As detailed in the NCERT syllabus, glycogen and starch are both polysaccharides built from glucose monomers, but their structural differences are profound and functionally significant. Glycogen's high degree of branching in animals facilitates the rapid mobilization of glucose for immediate energy needs. Starch, with its dual structure of linear amylose and less-branched amylopectin in plants, is suited for slower, long-term energy storage. These differences in molecular architecture are a perfect example of how evolutionary adaptations can shape biological molecules to serve specific metabolic demands.

References

Glycogen: Structure, Functions & Importance in Biology - Vedantu: https://www.vedantu.com/chemistry/glycogen
Starch vs. Glycogen | Differences, Functions & Uses - Lesson - Study.com: https://study.com/academy/lesson/starch-vs-glycogen-structure-function.html

Frequently Asked Questions

The primary difference, as per the NCERT syllabus, is their biological source and structure. Glycogen is the storage polysaccharide in animals and is highly branched, whereas starch is the storage polysaccharide in plants and is a mixture of linear amylose and less-branched amylopectin.

Glycogen is mainly stored in the liver and muscles. Liver glycogen helps maintain blood glucose levels for the entire body, while muscle glycogen provides a local energy source for muscle cells.

Starch is composed of two types of glucose polymers: amylose, which is a linear, unbranched chain, and amylopectin, which is a branched chain.

Glycogen's higher branching creates more ends for enzymes to act on simultaneously, allowing for rapid glucose release.
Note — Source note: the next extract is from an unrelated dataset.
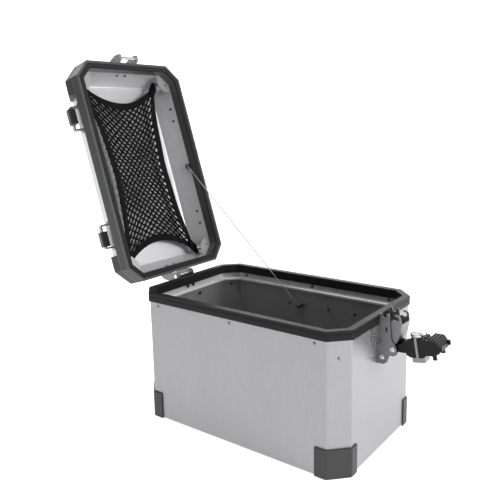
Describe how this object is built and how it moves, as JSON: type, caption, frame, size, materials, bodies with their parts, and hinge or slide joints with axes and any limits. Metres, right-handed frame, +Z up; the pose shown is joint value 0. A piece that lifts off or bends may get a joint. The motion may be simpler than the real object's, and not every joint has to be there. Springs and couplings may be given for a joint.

This is crucial for animals that need quick energy for movement or responding to threats.

The iodine test is a common method for differentiation. Starch's helical amylose structure traps iodine, producing a distinct blue-black colour. Glycogen's highly branched structure does not trap iodine in the same way, resulting in a reddish-brown colour.

Yes, animals consume starch from plants as a dietary energy source. However, they first break it down into glucose during digestion and then store any excess as glycogen, not starch.

Plants store starch rather than simple glucose because starch is a compact, insoluble polymer. This prevents it from affecting the osmotic potential of the plant cells, unlike free glucose, which would cause water to move into the cells and disrupt cellular processes.